The second proposition held that it's OK for legislation to apply from the date of announcement (such as a government press release), even if it's not enacted for some months afterwards. To an American, this proposition is entirely uncontroversial. E.g., if the Obama Administration announced in January a proposed new law greatly slowing down tax depreciation, one would be unsurprised if it applied (assuming enactment within a few months) to all property placed in service after the announcement date. Otherwise, you get the rush to market to beat the enactment date (or delay in acquiring new depreciable property if the proposed change speeds up depreciation). And even those who are more anti-retroactivity than I am would say there's no reliance problem with applying the new law before it is formally enacted given the announcement. To European tax law professors, however, the proposition appeared to be more considerably controversial than it is to most of us in the U.S., reflecting, I think, a more formalist legal approach that is expressed in disparaging references to "legislating by press release." If I recall correctly, the proposition prevailed, but in the U.S. it wouldn't even have been thought debatable.
The third proposition concerned the use of retroactive tax legislation to confirm a particular interpretation of existing law (or else to support administrative practice). E.g., a country's parliament might pass a new law on June 1, 2010 to the effect that a given law (passed in 1950) has always meant X rather than Y, and this indeed would ostensibly nail down that, even back in 1950, it did indeed mean X not Y. My American perspective was to find this a bit surprising (since one legislature can't necessarily be deemed to have the same intent as an earlier one), but I felt that I was missing the context - there was obviously some set of cases that people had in mind.
Finally, the fourth panel, entitled "Retroactivity in Law and Economics" featured me in defense of the proposition (with Charlotte Crane opposed) that "When disadvantageous changes in tax rules are introduced, taxpayers should not receive transition relief." I interpreted this as being about tax preferences, and as holding that there shouldn't be an asymmetric approach holding that taxpayers win wen tax preferences are expanded but aren't permitted to lose when they're made smaller. And I interpreted my role as making an amalgam of the so-called new view, interpreted as Graetz then Kaplow then me (among others), and reviewing its motivations, main points, etc.

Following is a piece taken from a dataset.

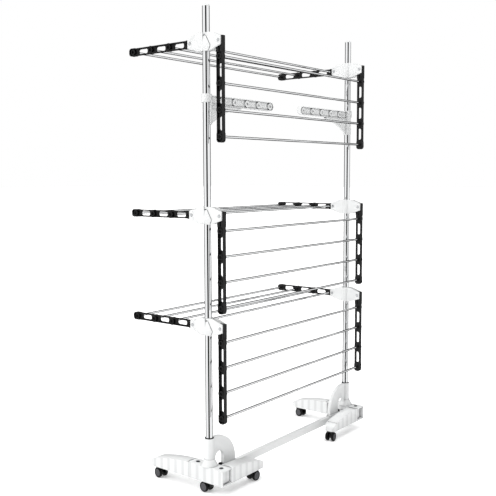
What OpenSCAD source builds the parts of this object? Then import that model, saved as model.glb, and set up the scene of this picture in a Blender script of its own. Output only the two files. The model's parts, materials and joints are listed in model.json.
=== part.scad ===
// Three-tier clothes drying rack on casters. Two steel posts stand in moulded feet
// joined by a crossbar. Each tier has two wings of steel rods that fold down beside
// the posts, two arms with hanger holes swing round the posts, and each foot has two
// legs that fold in beside the crossbar.
// Left and right are -X and +X, front and rear are -Y and +Y. The floor is z = 0.
// The front wings hang, the rear wings are raised, the front legs and both arms are
// folded in: that is the rest position of every joint.

/* [Posts] */
// Distance between the centre lines of the two posts
post_gap = 952; // [860:2:1100]
// Outer diameter of a post tube
post_d = 26; // [24:0.5:26]
// Wall of a post tube
post_wall = 1.2; // [0.8:0.1:2]
// Height of the top end of the post tubes
post_top = 1732; // [1700:1:1800]
// Height of a cap's dome above the tube
cap_h = 8; // [4:1:12]

/* [Tiers] */
// Height of the low tier's pivots
low_z = 613; // [605:1:625]
// Height of the middle tier's pivots
mid_z = 1010; // [1000:1:1025]
// Height of the top tier's pivots
top_z = 1610; // [1600:1:1640]

/* [Wings] */
// Rods in a wing
rod_count = 4; // [3:1:4]
// Distance between rods
rod_pitch = 91; // [86:1:91]
// Outer diameter of a rod
rod_d = 9; // [6:0.5:9]
// Distance from the pivot to the first rod while the wing hangs
rod_first = 53; // [52:1:55]
// How far a wing slides towards the post as it is raised
wing_slide = 35; // [33:1:35]
// Height of a side bar across its widest place
bar_w = 29; // [27:1:29]
// Thickness of a side bar
bar_t = 15; // [13:1:15]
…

Here are the PPT slides for my talk. For reasons of time, I didn't get to cover the issues of income to consumption tax change, repealing worldwide taxation of domestic companies, etc.
As I expected given the more traditional legal framework accepted by most attendees, my side of the debate lost big-time in both the before and after votes. But I picked up at least half of the undecideds. I therefore decided that I would view myself as having won, but that Charlotte could also, equally reasonably, claim that she also won. No rule against two winners, after all, and the outcome was otherwise ambiguous (though not about the proposition itself, which as expected lost).